** Begin **

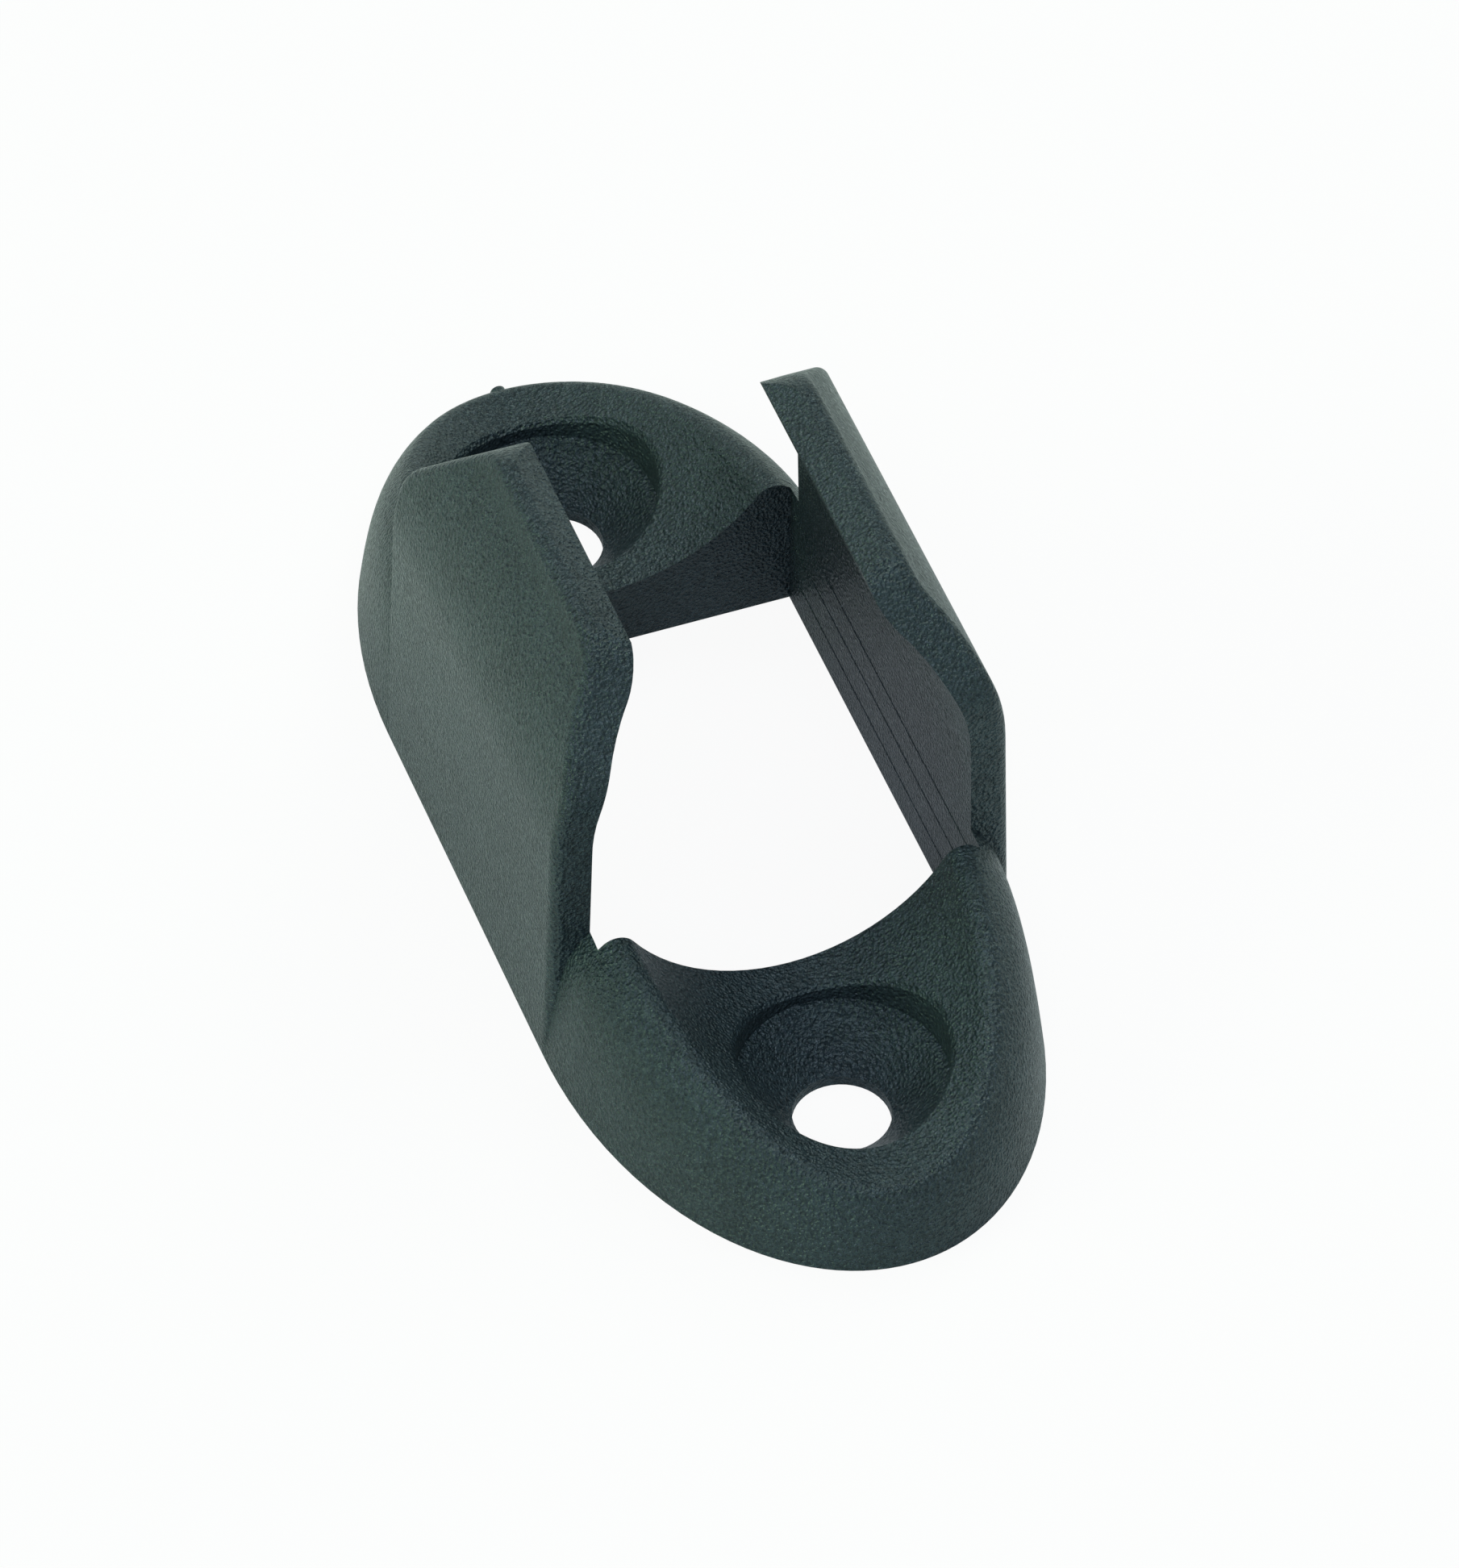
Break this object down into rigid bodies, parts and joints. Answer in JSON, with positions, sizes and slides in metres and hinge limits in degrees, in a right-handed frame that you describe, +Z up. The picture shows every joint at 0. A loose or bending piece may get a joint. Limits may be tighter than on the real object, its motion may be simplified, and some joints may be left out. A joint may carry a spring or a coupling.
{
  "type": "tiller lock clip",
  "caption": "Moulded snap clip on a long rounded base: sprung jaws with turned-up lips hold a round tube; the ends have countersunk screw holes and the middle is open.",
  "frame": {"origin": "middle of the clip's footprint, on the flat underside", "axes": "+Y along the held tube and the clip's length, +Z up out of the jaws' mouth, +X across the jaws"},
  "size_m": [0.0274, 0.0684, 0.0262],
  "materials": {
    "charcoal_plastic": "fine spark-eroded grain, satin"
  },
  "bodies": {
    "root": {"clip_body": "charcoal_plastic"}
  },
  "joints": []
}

** End **
** Begin **

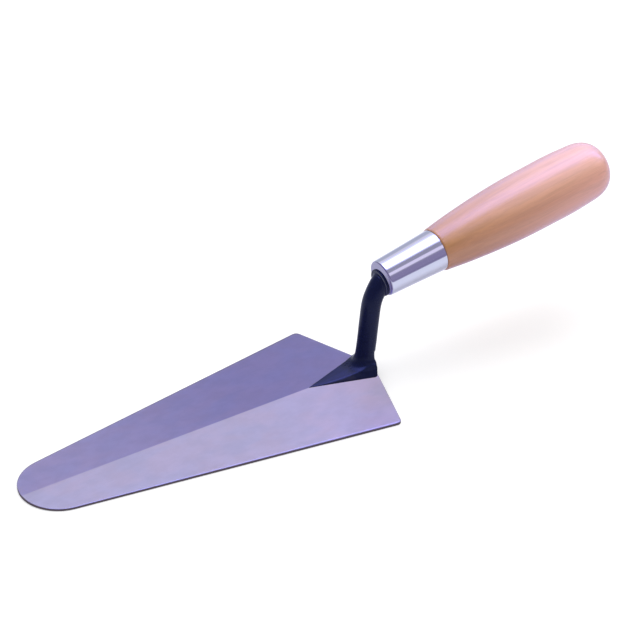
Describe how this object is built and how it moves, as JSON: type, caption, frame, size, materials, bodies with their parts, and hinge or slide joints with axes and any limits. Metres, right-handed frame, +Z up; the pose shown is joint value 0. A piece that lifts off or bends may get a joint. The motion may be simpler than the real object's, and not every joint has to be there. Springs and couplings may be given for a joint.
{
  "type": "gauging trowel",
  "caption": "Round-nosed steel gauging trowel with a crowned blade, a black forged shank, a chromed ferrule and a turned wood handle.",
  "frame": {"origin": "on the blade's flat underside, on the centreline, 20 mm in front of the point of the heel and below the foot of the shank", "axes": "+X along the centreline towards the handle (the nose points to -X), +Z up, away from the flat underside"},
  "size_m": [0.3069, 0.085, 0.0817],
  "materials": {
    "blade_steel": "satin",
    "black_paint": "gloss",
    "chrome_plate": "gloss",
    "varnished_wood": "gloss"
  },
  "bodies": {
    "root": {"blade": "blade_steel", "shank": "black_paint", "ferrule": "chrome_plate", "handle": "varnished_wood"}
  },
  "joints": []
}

** End **

AIM OF THE EXERCISE →
Pick out every line of the listing containing the word "bodies", and show those lines.

COMPLETED TASK →
Break this object down into rigid bodies, parts and joints. Answer in JSON, with positions, sizes and slides in metres and hinge limits in degrees, in a right-handed frame that you describe, +Z up. The picture shows every joint at 0. A loose or bending piece may get a joint. Limits may be tighter than on the real object, its motion may be simplified, and some joints may be left out. A joint may carry a spring or a coupling.
  "bodies": {
Describe how this object is built and how it moves, as JSON: type, caption, frame, size, materials, bodies with their parts, and hinge or slide joints with axes and any limits. Metres, right-handed frame, +Z up; the pose shown is joint value 0. A piece that lifts off or bends may get a joint. The motion may be simpler than the real object's, and not every joint has to be there. Springs and couplings may be given for a joint.
  "bodies": {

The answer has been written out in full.